*Given problem*. Are you able to quote each entry exactly as written?

*Data entries*.
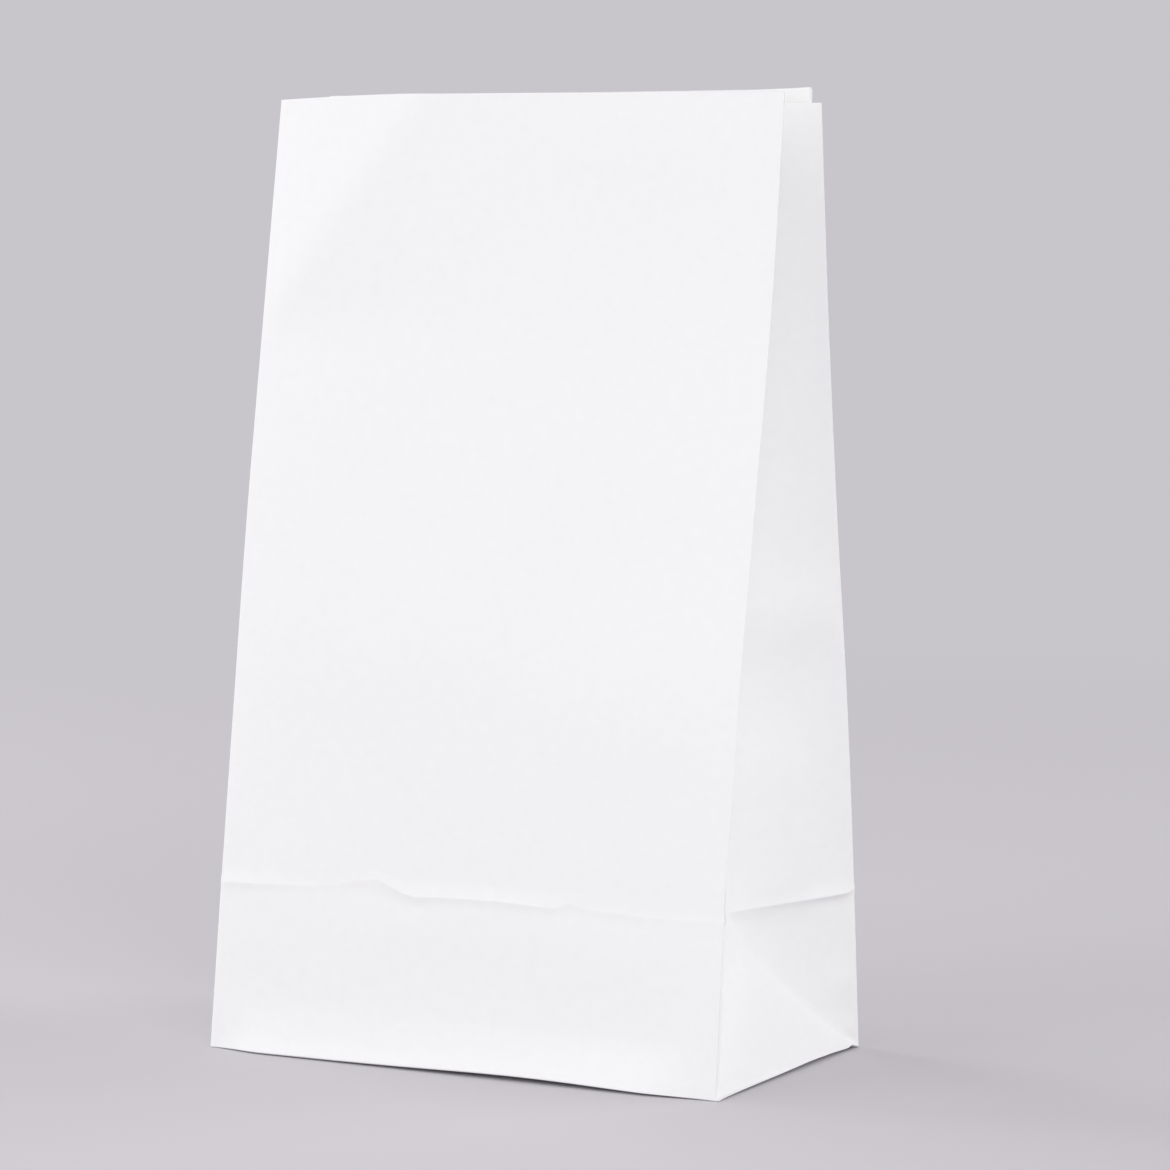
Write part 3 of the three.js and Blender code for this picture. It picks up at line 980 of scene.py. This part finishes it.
def paper_fields():
    """For every point: how loose the paper is there, and how close it lies to a fold."""
    loose, crease = np.zeros(len(points)), np.zeros(len(points))
    up = up_the_wall
    to_upright = gap_to((0, WIDTH, WIDTH + DEPTH, 2 * WIDTH + DEPTH))
    to_centre = gap_to((WIDTH + HALF_GUSSET, 2 * WIDTH + DEPTH + HALF_GUSSET))
    # in the block the side has the 45 degree folds instead of the centre crease
    to_diagonal = np.abs(up - to_upright) / math.sqrt(2)
    in_block = up < HALF_GUSSET
    on_side = (to_centre < HALF_GUSSET) & in_block
    inner_fold = np.where(on_side, to_diagonal, np.where(in_block, NO_FOLD, to_centre))
    to_level = np.minimum(np.abs(up - HALF_GUSSET), up)
    gap = np.minimum(np.minimum(to_upright, inner_fold), to_level)
    count = ROWS * COLUMNS
    loose[:count] = soft_step(gap, LOOSE_START, LOOSE_END).ravel()
    # closeness to a fold is the mask of the painted highlight; the 45 degree folds get none
    crease[:count] = np.where(on_side & (to_diagonal <= gap), 0, bell(gap, FOLD_HIGHLIGHT_RADIUS)).ravel()
    return loose, crease


def add_point_attributes(obj, loose, crease):
    for name, values in (("loose", loose), ("crease", crease)):
        attribute = obj.data.attributes.new(name, "FLOAT", "POINT")
        attribute.data.foreach_set("value", np.asarray(values, dtype=np.float32))


loose, crease = paper_fields()
add_point_attributes(sheet, loose, crease)
print("loose paper: %d of %d points" % ((loose > 0).sum(), len(loose)))

# %% [markdown]
# ## Material: white machine-glazed kraft paper
# The paper is bleached kraft, dried against a polished cylinder on one side, so it is smooth but
# not shiny. What the eye gets is a bright, almost neutral white, a cloudy formation where the
# pulp lay thicker or thinner, a few millimetres across, and fine fibres that run mostly up the
# tube. A scanned texture could show them. Noise on the flat sheet's UV map does it at a known
# size and without a repeat. Real fibres are about 0.03 mm thick. They are drawn ten times as
# coarse, so that they show in the render. Along the folds the colour turns a little lighter in a
# thin line: a painted highlight, where a rounded fold would catch the light.

# %% Helpers for materials
def linear(hex_colour):
    """An sRGB hex colour as linear RGBA."""
    channels = [int(hex_colour[i:i + 2], 16) / 255 for i in (1, 3, 5)]
    return [c / 12.92 if c <= 0.04045 else ((c + 0.055) / 1.055) ** 2.4 for c in channels] + [1]


def add_node(tree, kind, settings=None, values=None, links=None):
    """Adds a node, sets its properties and input values, and links its inputs."""
    node = tree.nodes.new(kind)
    for key, value in (settings or {}).items():
        setattr(node, key, value)
    for key, value in (values or {}).items():
        node.inputs[key].default_value = value
    for key, socket in (links or {}).items():
        tree.links.new(socket, node.inputs[key])
    return node


def new_material(name):
    material = bpy.data.materials.new(name)
    material.use_nodes = True
    material.node_tree.nodes.clear()
    return material, material.node_tree


print("sRGB #808080 is %.2f in linear light" % linear("#808080")[0])

# %% Paper: colour, gloss and relief
# the two pulp colours are the paper's own; the third is a painted highlight for the folds
THIN_PULP, THICK_PULP, FOLD_HIGHLIGHT = "#EEEFED", "#F3F4F3", "#F9FAF9"
CLOUD_MM = 2.6
FIBRE_MM = 0.30
FIBRE_STRETCH = 3.5
# how far up the clouds and the fibres stand, and how strongly the painted highlight lightens the
# colour at a fold
CLOUD_RELIEF_MM = 0.05
FIBRE_RELIEF_MM = 0.02
FOLD_HIGHLIGHT_SHARE = 0.25
# the glaze is so thin that the sheet stays almost matt
ROUGHNESS_FROM, ROUGHNESS_TO = 0.62, 0.78


def make_paper():
    material, tree = new_material("white_machine_glazed_kraft_paper")
    place = add_node(tree, "ShaderNodeUVMap", {"uv_map": "sheet"}).outputs["UV"]
    clouds = add_node(tree, "ShaderNodeTexNoise",
                      values={"Scale": 1 / (CLOUD_MM * MM), "Detail": 3.0, "Roughness": 0.6},
                      links={"Vector": place})
    along = add_node(tree, "ShaderNodeMapping", values={"Scale": (FIBRE_STRETCH, 1, 1)},
                     links={"Vector": place})
    fibres = add_node(tree, "ShaderNodeTexNoise",
                      values={"Scale": 1 / (FIBRE_MM * FIBRE_STRETCH * MM), "Detail": 2.0,
                              "Roughness": 0.55, "Distortion": 0.6},
                      links={"Vector": along.outputs["Vector"]})
    sheet_colour = add_node(tree, "ShaderNodeMix", {"data_type": "RGBA"},
                            {"A": linear(THIN_PULP), "B": linear(THICK_PULP)},
                            {"Factor": clouds.outputs["Fac"]})
    # painted highlight: near a fold the colour is mixed towards a lighter white
    fold = add_node(tree, "ShaderNodeAttribute", {"attribute_name": "crease"})
    fold_highlight = add_node(tree, "ShaderNodeMath", {"operation": "MULTIPLY"}, {1: FOLD_HIGHLIGHT_SHARE},
                      {0: fold.outputs["Fac"]})
    colour = add_node(tree, "ShaderNodeMix", {"data_type": "RGBA"}, {"B": linear(FOLD_HIGHLIGHT)},
                      {"Factor": fold_highlight.outputs[0], "A": sheet_colour.outputs["Result"]})
    gloss = add_node(tree, "ShaderNodeMapRange",
                     values={"To Min": ROUGHNESS_FROM, "To Max": ROUGHNESS_TO},
                     links={"Value": clouds.outputs["Fac"]})
    cockle = add_node(tree, "ShaderNodeBump",
                      values={"Strength": 0.15, "Distance": CLOUD_RELIEF_MM * MM},
                      links={"Height": clouds.outputs["Fac"]})
    grain = add_node(tree, "ShaderNodeBump",
                     values={"Strength": 0.3, "Distance": FIBRE_RELIEF_MM * MM},
                     links={"Height": fibres.outputs["Fac"], "Normal": cockle.outputs["Normal"]})
    shader = add_node(tree, "ShaderNodeBsdfPrincipled",
                      values={"Specular IOR Level": 0.35, "IOR": 1.5},
                      links={"Base Color": colour.outputs["Result"],
                             "Roughness": gloss.outputs["Result"],
                             "Normal": grain.outputs["Normal"]})
    add_node(tree, "ShaderNodeOutputMaterial", links={"Surface": shader.outputs["BSDF"]})
    return material


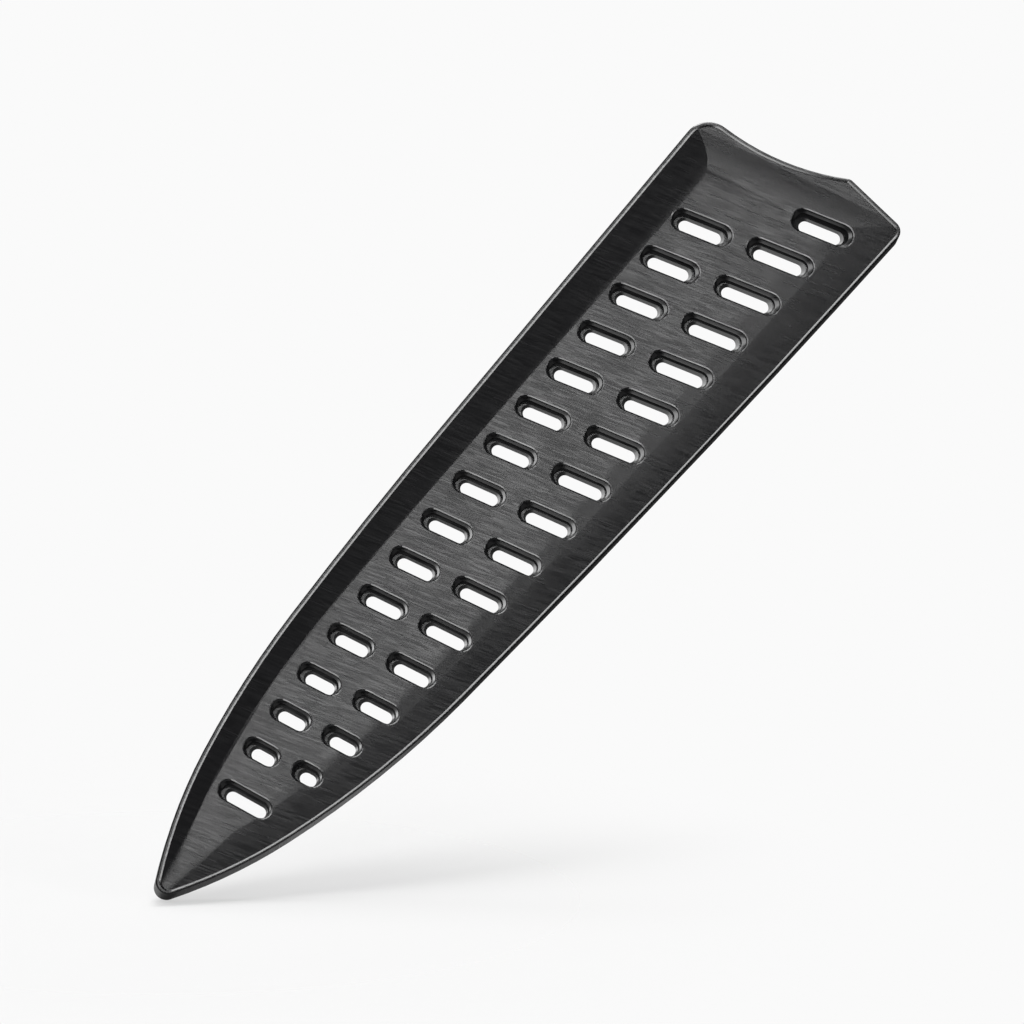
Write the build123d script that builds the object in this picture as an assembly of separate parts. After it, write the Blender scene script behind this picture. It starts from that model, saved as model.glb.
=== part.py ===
"""Knife blade guard for a 250 mm cook's knife: two moulded shells that close round a flat blade pocket.

The blade slides in at the heel. Each shell has a raised rim, a dished face that dips to a flat vented
floor, a ramp that flares the mouth, and a shut-off land round the spine, the tip and the edge side where
the shells are welded, tongue in groove. Tapered vents run through both shells in two columns.

X runs from the tip to the heel, Y from the edge side to the spine side, and Z is square to the blade.
Lengths are in millimetres and angles in degrees.
"""

import os
from math import asin, atan2, cos, degrees, hypot, radians, sin, sqrt

from build123d import *

# Plan of the guard, measured from the tip along the straight part of the spine side
spine_straight_start = 142.9
spine_gentle_radius = 1516.6
spine_gentle_turn = 2.45
spine_nose_radius = 267.1
spine_nose_end_angle = 11.67
edge_datum_x = 258.0
edge_datum_y = -59.66
edge_datum_angle = 2.24
edge_gentle_radius = 3574.0
edge_gentle_turn = 2.7
edge_belly_radius = 272.0
edge_belly_end_angle = 17.34
shoulder_radius = 138.5
tip_radius = 3.19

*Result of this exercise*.
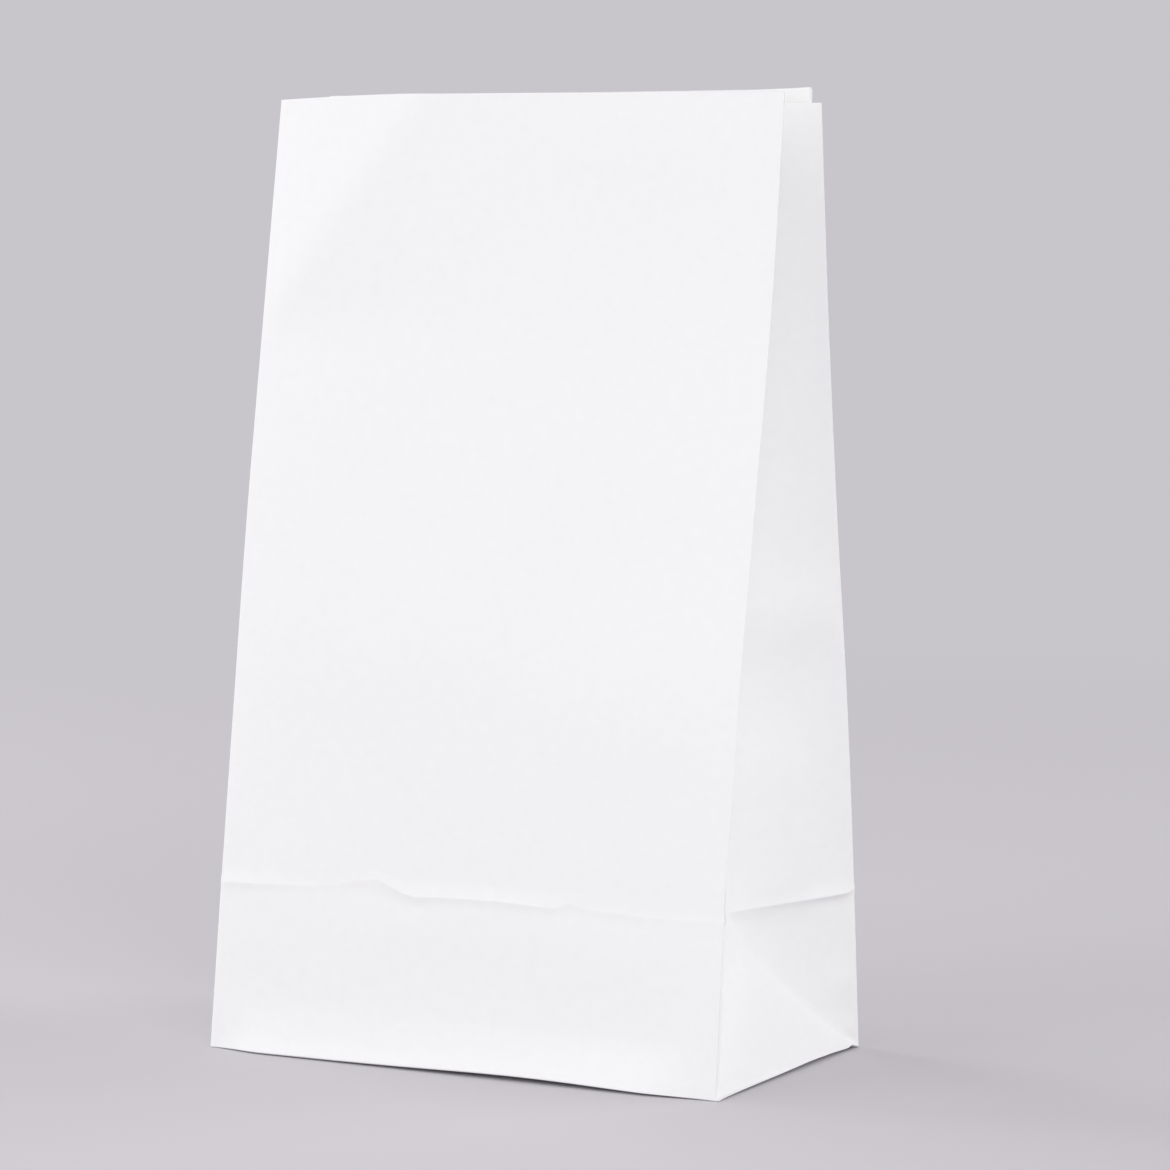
Write part 3 of the three.js and Blender code for this picture. It picks up at line 980 of scene.py. This part finishes it.
def paper_fields():
    """For every point: how loose the paper is there, and how close it lies to a fold."""
    loose, crease = np.zeros(len(points)), np.zeros(len(points))
    up = up_the_wall
    to_upright = gap_to((0, WIDTH, WIDTH + DEPTH, 2 * WIDTH + DEPTH))
    to_centre = gap_to((WIDTH + HALF_GUSSET, 2 * WIDTH + DEPTH + HALF_GUSSET))
    # in the block the side has the 45 degree folds instead of the centre crease
    to_diagonal = np.abs(up - to_upright) / math.sqrt(2)
    in_block = up < HALF_GUSSET
    on_side = (to_centre < HALF_GUSSET) & in_block
    inner_fold = np.where(on_side, to_diagonal, np.where(in_block, NO_FOLD, to_centre))
    to_level = np.minimum(np.abs(up - HALF_GUSSET), up)
    gap = np.minimum(np.minimum(to_upright, inner_fold), to_level)
    count = ROWS * COLUMNS
    loose[:count] = soft_step(gap, LOOSE_START, LOOSE_END).ravel()
    # closeness to a fold is the mask of the painted highlight; the 45 degree folds get none
    crease[:count] = np.where(on_side & (to_diagonal <= gap), 0, bell(gap, FOLD_HIGHLIGHT_RADIUS)).ravel()
    return loose, crease


def add_point_attributes(obj, loose, crease):
    for name, values in (("loose", loose), ("crease", crease)):
        attribute = obj.data.attributes.new(name, "FLOAT", "POINT")
        attribute.data.foreach_set("value", np.asarray(values, dtype=np.float32))


loose, crease = paper_fields()
add_point_attributes(sheet, loose, crease)
print("loose paper: %d of %d points" % ((loose > 0).sum(), len(loose)))

# %% [markdown]
# ## Material: white machine-glazed kraft paper
# The paper is bleached kraft, dried against a polished cylinder on one side, so it is smooth but
# not shiny. What the eye gets is a bright, almost neutral white, a cloudy formation where the
# pulp lay thicker or thinner, a few millimetres across, and fine fibres that run mostly up the
# tube. A scanned texture could show them. Noise on the flat sheet's UV map does it at a known
# size and without a repeat. Real fibres are about 0.03 mm thick. They are drawn ten times as
# coarse, so that they show in the render. Along the folds the colour turns a little lighter in a
# thin line: a painted highlight, where a rounded fold would catch the light.

# %% Helpers for materials
def linear(hex_colour):
    """An sRGB hex colour as linear RGBA."""
    channels = [int(hex_colour[i:i + 2], 16) / 255 for i in (1, 3, 5)]
    return [c / 12.92 if c <= 0.04045 else ((c + 0.055) / 1.055) ** 2.4 for c in channels] + [1]


def add_node(tree, kind, settings=None, values=None, links=None):
    """Adds a node, sets its properties and input values, and links its inputs."""
    node = tree.nodes.new(kind)
    for key, value in (settings or {}).items():
        setattr(node, key, value)
    for key, value in (values or {}).items():
        node.inputs[key].default_value = value
    for key, socket in (links or {}).items():
        tree.links.new(socket, node.inputs[key])
    return node


def new_material(name):
    material = bpy.data.materials.new(name)
    material.use_nodes = True
    material.node_tree.nodes.clear()
    return material, material.node_tree


print("sRGB #808080 is %.2f in linear light" % linear("#808080")[0])

# %% Paper: colour, gloss and relief
# the two pulp colours are the paper's own; the third is a painted highlight for the folds
THIN_PULP, THICK_PULP, FOLD_HIGHLIGHT = "#EEEFED", "#F3F4F3", "#F9FAF9"
CLOUD_MM = 2.6
FIBRE_MM = 0.30
FIBRE_STRETCH = 3.5
# how far up the clouds and the fibres stand, and how strongly the painted highlight lightens the
# colour at a fold
CLOUD_RELIEF_MM = 0.05
FIBRE_RELIEF_MM = 0.02
FOLD_HIGHLIGHT_SHARE = 0.25
# the glaze is so thin that the sheet stays almost matt
ROUGHNESS_FROM, ROUGHNESS_TO = 0.62, 0.78


def make_paper():
    material, tree = new_material("white_machine_glazed_kraft_paper")
    place = add_node(tree, "ShaderNodeUVMap", {"uv_map": "sheet"}).outputs["UV"]
    clouds = add_node(tree, "ShaderNodeTexNoise",
                      values={"Scale": 1 / (CLOUD_MM * MM), "Detail": 3.0, "Roughness": 0.6},
                      links={"Vector": place})
    along = add_node(tree, "ShaderNodeMapping", values={"Scale": (FIBRE_STRETCH, 1, 1)},
                     links={"Vector": place})
    fibres = add_node(tree, "ShaderNodeTexNoise",
                      values={"Scale": 1 / (FIBRE_MM * FIBRE_STRETCH * MM), "Detail": 2.0,
                              "Roughness": 0.55, "Distortion": 0.6},
                      links={"Vector": along.outputs["Vector"]})
    sheet_colour = add_node(tree, "ShaderNodeMix", {"data_type": "RGBA"},
                            {"A": linear(THIN_PULP), "B": linear(THICK_PULP)},
                            {"Factor": clouds.outputs["Fac"]})
    # painted highlight: near a fold the colour is mixed towards a lighter white
    fold = add_node(tree, "ShaderNodeAttribute", {"attribute_name": "crease"})
    fold_highlight = add_node(tree, "ShaderNodeMath", {"operation": "MULTIPLY"}, {1: FOLD_HIGHLIGHT_SHARE},
                      {0: fold.outputs["Fac"]})
    colour = add_node(tree, "ShaderNodeMix", {"data_type": "RGBA"}, {"B": linear(FOLD_HIGHLIGHT)},
                      {"Factor": fold_highlight.outputs[0], "A": sheet_colour.outputs["Result"]})
    gloss = add_node(tree, "ShaderNodeMapRange",
                     values={"To Min": ROUGHNESS_FROM, "To Max": ROUGHNESS_TO},
                     links={"Value": clouds.outputs["Fac"]})
    cockle = add_node(tree, "ShaderNodeBump",
                      values={"Strength": 0.15, "Distance": CLOUD_RELIEF_MM * MM},
                      links={"Height": clouds.outputs["Fac"]})
    grain = add_node(tree, "ShaderNodeBump",
                     values={"Strength": 0.3, "Distance": FIBRE_RELIEF_MM * MM},
                     links={"Height": fibres.outputs["Fac"], "Normal": cockle.outputs["Normal"]})
    shader = add_node(tree, "ShaderNodeBsdfPrincipled",
                      values={"Specular IOR Level": 0.35, "IOR": 1.5},
                      links={"Base Color": colour.outputs["Result"],
                             "Roughness": gloss.outputs["Result"],
                             "Normal": grain.outputs["Normal"]})
    add_node(tree, "ShaderNodeOutputMaterial", links={"Surface": shader.outputs["BSDF"]})
    return material


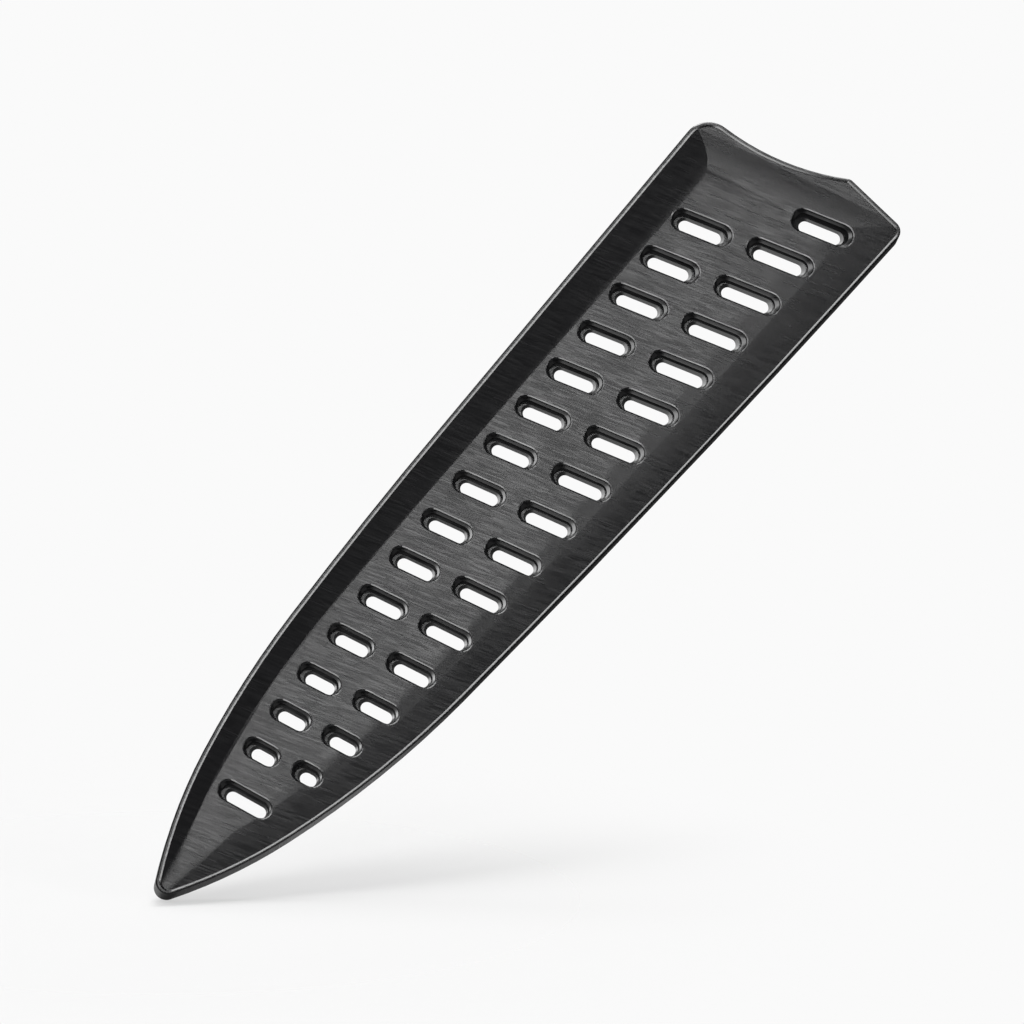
Write the build123d script that builds the object in this picture as an assembly of separate parts. After it, write the Blender scene script behind this picture. It starts from that model, saved as model.glb.
=== part.py ===
"""Knife blade guard for a 250 mm cook's knife: two moulded shells that close round a flat blade pocket.

The blade slides in at the heel. Each shell has a raised rim, a dished face that dips to a flat vented
floor, a ramp that flares the mouth, and a shut-off land round the spine, the tip and the edge side where
the shells are welded, tongue in groove. Tapered vents run through both shells in two columns.

X runs from the tip to the heel, Y from the edge side to the spine side, and Z is square to the blade.
Lengths are in millimetres and angles in degrees.
"""

import os
from math import asin, atan2, cos, degrees, hypot, radians, sin, sqrt

from build123d import *

# Plan of the guard, measured from the tip along the straight part of the spine side
spine_straight_start = 142.9
spine_gentle_radius = 1516.6
spine_gentle_turn = 2.45
spine_nose_radius = 267.1
spine_nose_end_angle = 11.67
edge_datum_x = 258.0
edge_datum_y = -59.66
edge_datum_angle = 2.24
edge_gentle_radius = 3574.0
edge_gentle_turn = 2.7
edge_belly_radius = 272.0
edge_belly_end_angle = 17.34
shoulder_radius = 138.5
tip_radius = 3.19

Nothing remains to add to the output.